1986年にモデルチェンジした3代目は、日本においてもスープラの名称に統一され、ハイソカーの2代目「ソアラ」と共通のシャシを使い、トヨタの大型スペシャリティカーの双璧をなすモデルとなりました。
1993年には4代目にモデルチェンジ。3リッター直列6気筒ツインターボエンジンを筆頭にした高性能なスポーツモデルで、激しいカーアクションがウリの映画「ワイルド・スピード」にもメインで登場するなど、北米でも話題のクルマとなっています。
しかし厳しさを増す排ガス規制などの対応に迫られたこともあり、2002年に販売を終了しました。
その後、長い間トヨタブランドでは上級スポーツカー不在の時代が続きましたが、17年間の沈黙を破り2019年に復活したのが5代目スープラ(GRスープラ)です。
ただしスポーツカー需要の低下から単独での開発は断念され、BMWとの共同開発により2ドアオープンカー「Z4」とプラットフォームを共用化。製造もオーストリアの自動車製造メーカー「マグナ・シュタイア」が行っています。
このような背景から、現行スープラは欧州からやってくる輸入車となりました。ちなみにスープラの場合、車検証の車名は「トヨタ」と表示されていますが、ウインカーレバーの位置が、国内生産車では標準的な右側ではなく左側に備えられていることで、輸入車であることが分かります。
※ ※ ※
過去にはトヨタブランドの輸入車として、イギリスから輸入された「アベンシス」や、アメリカから輸入された「プロナード」などもありました。

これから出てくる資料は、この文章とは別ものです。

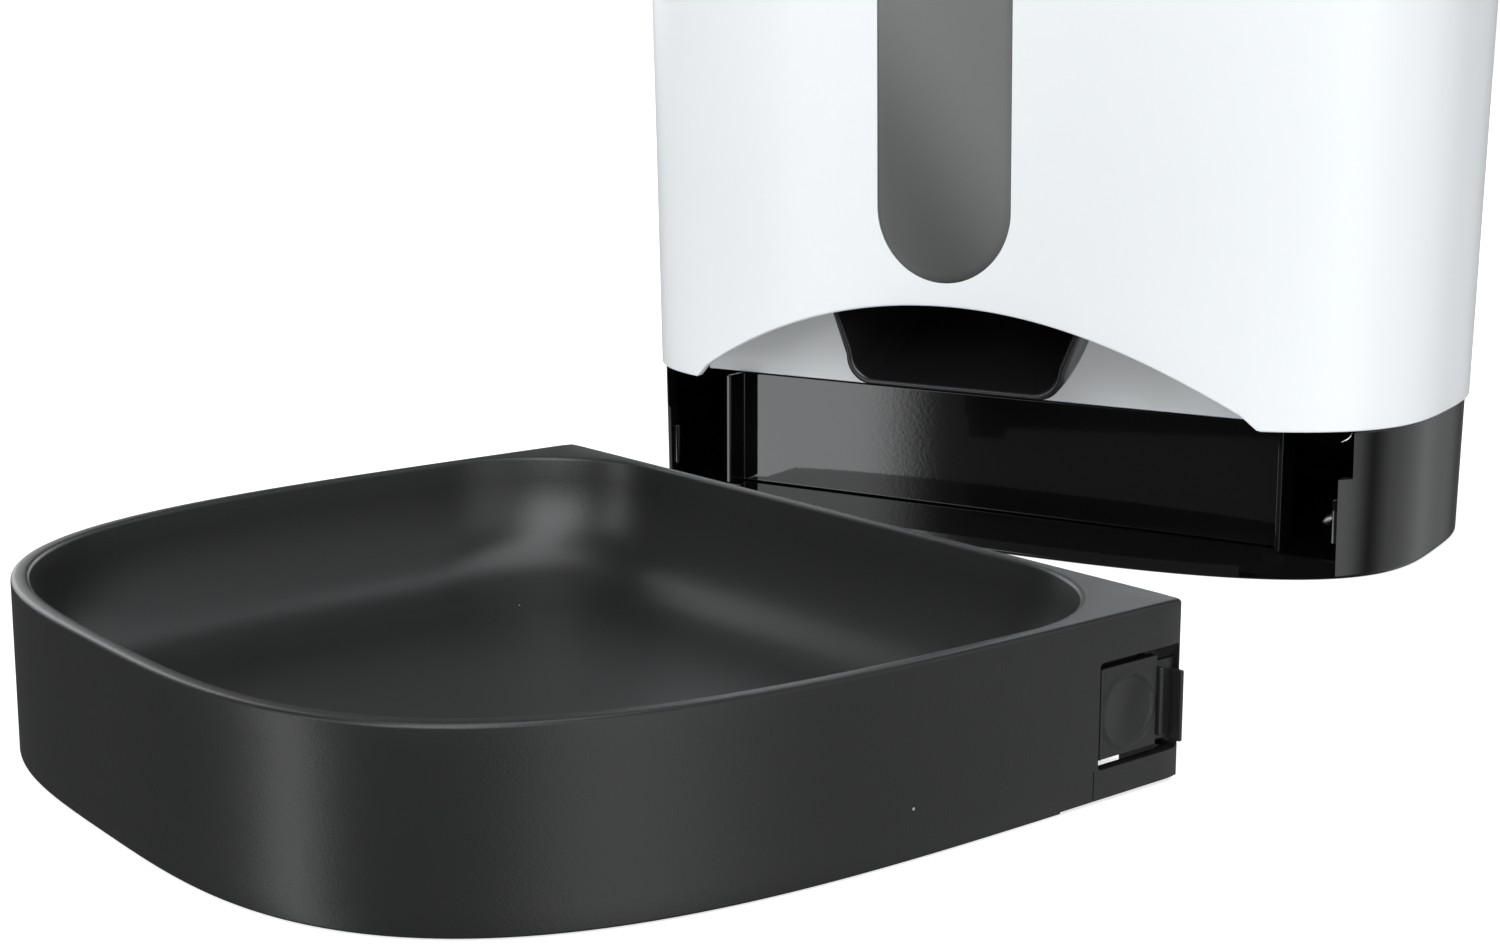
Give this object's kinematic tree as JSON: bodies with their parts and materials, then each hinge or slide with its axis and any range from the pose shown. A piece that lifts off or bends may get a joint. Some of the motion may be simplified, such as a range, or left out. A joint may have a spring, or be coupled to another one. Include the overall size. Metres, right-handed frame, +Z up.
{
  "type": "automatic pet feeder",
  "caption": "Upright white feeder on a black base with a dark level window, hinged lid, turning portion rotor and a wide shallow bowl that docks under a front arch.",
  "frame": {"origin": "centre of the flat underside of the base, on the floor", "axes": "+Z up; -Y towards the bowl and the animal; +X to the right of the feeder's own front as seen from -Y looking to +Y"},
  "size_m": [0.2449, 0.4315, 0.38],
  "materials": {
    "gloss_black": "polished black moulding",
    "white_shell": "cool white moulding with a soft sheen",
    "satin_black": "satin charcoal-black moulding",
    "smoked_plastic": "smoked translucent moulding",
    "clear_plastic": "clear moulding",
    "steel": "bright steel",
    "rubber": "matt rubber or silicone",
    "board_green": "solder-masked board",
    "acetal": "natural acetal",
    "grey_plastic": "grey moulding",
    "battery_jacket": "printed steel jacket, left plain"
  },
  "bodies": {
    "base": {"base_shell": "gloss_black", "battery_1": "battery_jacket", "battery_2": "battery_jacket", "battery_3": "battery_jacket", "battery_box": "grey_plastic", "contact_front": "steel", "contact_rear": "steel", "control_panel": "gloss_black", "display_board": "board_green", "display_lens": "smoked_plastic", "dock_panel": "gloss_black", "foot_1": "rubber", "foot_2": "rubber", "foot_3": "rubber", "foot_4": "rubber", "gearbox": "grey_plastic", "hinge_pin": "steel", "hopper": "clear_plastic", "housing": "white_shell", "ir_emitter": "smoked_plastic", "ir_receiver": "smoked_plastic", "main_board": "board_green", "mechanism_deck": "grey_plastic", "microswitch": "satin_black", "motor": "steel", "outlet_chute": "satin_black", "outlet_panel": "white_shell", "portion_guard": "rubber", "power_socket": "rubber", "rotor_cup": "white_shell", "shaft_bush": "steel", "speaker": "satin_black", "window": "smoked_plastic"},
    "bowl_pad": {"bowl_pad": "rubber"},
    "bowl": {"bowl": "satin_black"},
    "latch_left": {"latch_left": "satin_black"},
    "latch_right": {"latch_right": "satin_black"},
    "rotor": {"rotor": "grey_plastic", "rotor_shaft": "steel", "drive_gear": "acetal", "index_cam": "acetal"},
    "pinion": {"pinion": "acetal", "output_shaft": "steel"},
    "lid": {"lid": "satin_black", "lid_liner": "white_shell", "lid_seal": "rubber", "desiccant_cup": "white_shell"},
    "desiccant_cap": {"desiccant_cap": "white_shell"},
    "lid_latch": {"lid_latch": "grey_plastic"},
    "button_set": {"button_set": "grey_plastic"},
    "button_down": {"button_down": "grey_plastic"},
    "button_up": {"button_up": "grey_plastic"},
    "button_feed": {"button_feed": "grey_plastic"},
    "battery_door": {"battery_door": "gloss_black"}
  },
  "joints": [
    {"name": "bowl_slide", "type": "slide", "parent": "base", "child": "bowl_pad", "axis": [0, 1, 0], "range_m": [0, 0.1306]},
    {"name": "bowl_turn", "type": "hinge", "parent": "bowl_pad", "child": "bowl", "pos_m": [0, -0.263, 0], "axis": [0, 0, 1], "range_deg": [0, 18.9]},
    {"name": "latch_left_press", "type": "hinge", "parent": "bowl", "child": "latch_left", "pos_m": [-0.07005, -0.16629, 0.0165], "axis": [0, 0, -1], "range_deg": [0, 7], "stiffness_Nm_per_rad": 0.4},
    {"name": "latch_right_press", "type": "hinge", "parent": "bowl", "child": "latch_right", "pos_m": [0.11462, -0.22952, 0.0165], "axis": [0, 0, 1], "range_deg": [0, 7], "stiffness_Nm_per_rad": 0.4},
    {"name": "rotor_spin", "type": "hinge", "parent": "base", "child": "rotor", "pos_m": [0, 0.006, 0.12], "axis": [0, 0, 1], "continuous": true},
    {"name": "pinion_spin", "type": "hinge", "parent": "base", "child": "pinion", "pos_m": [0, 0.0354, 0.099], "axis": [0, 0, 1], "continuous": true},
    {"name": "lid_hinge", "type": "hinge", "parent": "base", "child": "lid", "pos_m": [0, 0.08, 0.335], "axis": [-1, 0, 0], "range_deg": [0, 100]},
    {"name": "desiccant_cap_turn", "type": "hinge", "parent": "lid", "child": "desiccant_cap", "pos_m": [0, 0, 0.3146], "axis": [0, 0, 1], "range_deg": [0, 60]},
    {"name": "lid_latch_push", "type": "slide", "parent": "lid", "child": "lid_latch", "axis": [0, 1, 0], "range_m": [0, 0.002], "stiffness_N_per_m": 400},
    {"name": "button_set_press", "type": "slide", "parent": "base", "child": "button_set", "axis": [0, 1, 0], "range_m": [0, 0.001], "stiffness_N_per_m": 500},
    {"name": "button_down_press", "type": "slide", "parent": "base", "child": "button_down", "axis": [0, 1, 0], "range_m": [0, 0.001], "stiffness_N_per_m": 500},
    {"name": "button_up_press", "type": "slide", "parent": "base", "child": "button_up", "axis": [0, 1, 0], "range_m": [0, 0.001], "stiffness_N_per_m": 500},
    {"name": "button_feed_press", "type": "slide", "parent": "base", "child": "button_feed", "axis": [0, 1, 0], "range_m": [0, 0.001], "stiffness_N_per_m": 500},
    {"name": "battery_door_slide", "type": "slide", "parent": "base", "child": "battery_door", "axis": [0, 1, 0], "range_m": [0, 0.068]}
  ],
  "couplings": [
    {"joint": "bowl_turn", "follows": "bowl_slide", "rad_per_m": 2.5258},
    {"joint": "pinion_spin", "follows": "rotor_spin", "ratio": -2}
  ]
}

それぞれ主に欧米各市場をメインに開発されたモデルでした。
現行型のハイラックス、タウンエース、GRスープラともに、過去に比べ国内需要がそれほど大きくないことから、より効率的な生産体制をとっているものとみられます。
国内随一のワイドラインナップを誇るトヨタですが、今後の需要の拡大を見極めながら、国内生産へ切り替える可能性を探っているのかもしれません。